“This was one of the most thrilling events in all my years of doing access to justice work. It was a great honor to witness first-hand representatives from throughout the region pro-actively and positively working together, setting aside long-standing differences to achieve a clear common good — something almost unimaginable just a short time ago. – Bruce A. Lasky, Co-Director, BABSEACLE, shown here with GAJE members David McQuoid-Mason and Catherine Klein.
Incredible, amazing, fantastic, unbelievable, first of its kind, are just some of the ways to describe the First Middle-East Clinical Legal Education Colloquium, held in Mt. Nebo/ The Dead Sea, Jordan, from May 27-28. A select group of Global Alliance for Justice Education (GAJE) members were invited to provide support for the event, including Bruce Lasky of BABSEACLE.
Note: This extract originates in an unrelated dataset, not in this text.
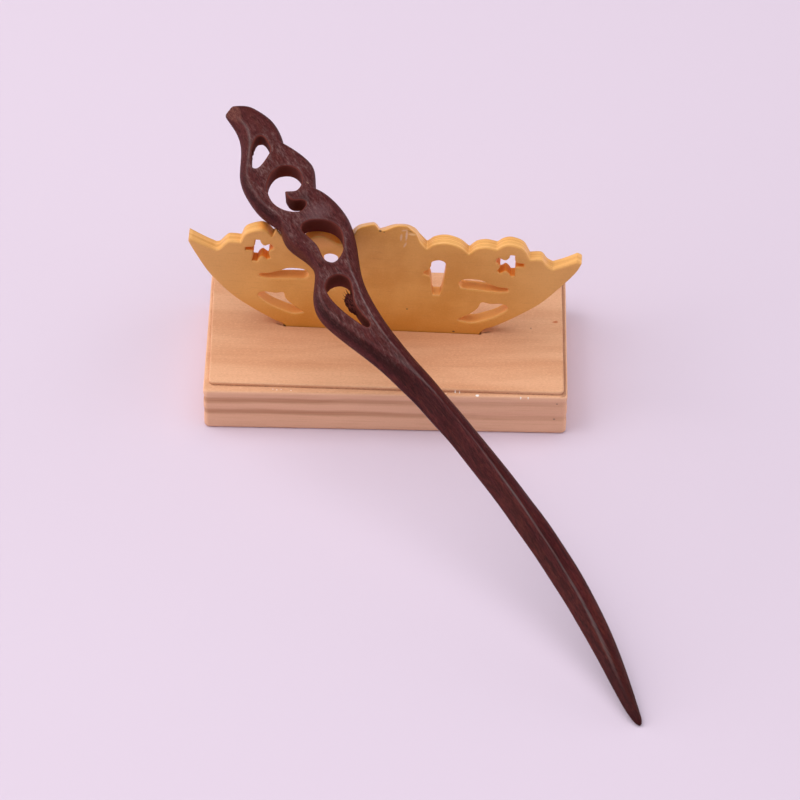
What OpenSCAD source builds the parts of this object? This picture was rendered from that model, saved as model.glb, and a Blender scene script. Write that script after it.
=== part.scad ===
// Carved wooden hair stick, laid across its display stand.
// Origin: middle of the underside of the stand's block. X runs along the block, Y to the back, Z up.

/* [Stand block] */
// Length of the block, side to side
base_w = 84; // [78:0.5:90]
// Depth of the block, front to back
base_d = 41.2; // [38:0.1:44]
// Height of the block up to its ledge
base_h = 11.9; // [10:0.1:13]
// Height of the raised field above the ledge
field_h = 1; // [0.4:0.1:1.6]
// Radius of the block's upright corners
corner_r = 1.2; // [0.4:0.1:2.5]

/* [Stand plaque] */
// Thickness of the plaque
plaque_t = 3.3; // [2.4:0.1:3.6]
// Turn of the plaque in its slot, seen from above
plaque_yaw = -1.95; // [-4:0.05:0]
// Lean of the plaque in its own plane, right side down
plaque_roll = 1.6; // [0:0.1:2.4]
// Place of the plaque's front face, back from the middle of the block
plaque_y = -0.3; // [-2:0.05:3]
// How deep the plaque's foot stands in the block
foot_depth = 4.3; // [2.5:0.1:6]
// Clearance between the plaque's foot and its slot, each side
slot_gap = 0.15; // [0.1:0.05:0.3]

/* [Hair stick] */
// Length from the point to the tip of the carved head
stick_l = 174.3; // [168:0.1:180]
// Thickness of the carved head
stick_t = 6.2; // [5.4:0.1:6.8]
// Place of the stick's point, right of the block's middle
tip_x = 56.9; // [50:0.1:64]
// Place of the stick's point, in front of the block's middle
tip_y = -108.25; // [-112:0.05:-104]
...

BABSEACLE’s experience in the development of regional networks and the kind of insight it provides was considered vital to working with the network of legal educators from the Middle-East and North Africa.
The event was organized and supported by The Protection Project at the Johns Hopkins School of Advanced Inter-national Studies, in Washington D.C, USA, with substantive technical support from GAJE. The event was conceived during GAJE’s 6th Worldwide Confer-ence in Valencia, Spain, by Mohamed Mattar, Executive Director of the Protection Project, in consultation with the GAJE Steering Committee. In addition to BABSEACLE, GAJE and CLE representatives came from South Africa, Bangladesh, Spain, the USA and Poland to provide support.
As the first forum of its kind in the Middle-East, the colloquium was primarily aimed at generating interest in clinical legal education in the region. It was also meant to help build the capacity of faculties of law to establish and develop new — or to expand and improve existing — clinical programs. While the clinical movement in the Middle East has been somewhat slower to develop than in other regions of the world, interest has been rising in recent years. A number of universities in the region now boast either beginning or fully developed clinical programs, including in Jordan, Egypt, Palestine, Israel, Afghanistan and Pakistan; and interest is growing among the Gulf Cooperation Council members and in the Maghreb.
The colloquium was designed to help build the capacity of those clinics, as well as to introduce the clinical method to those who remained reluctant, unsure, or unaware of CLE and its advantages. Participants agreed it was a success on both counts.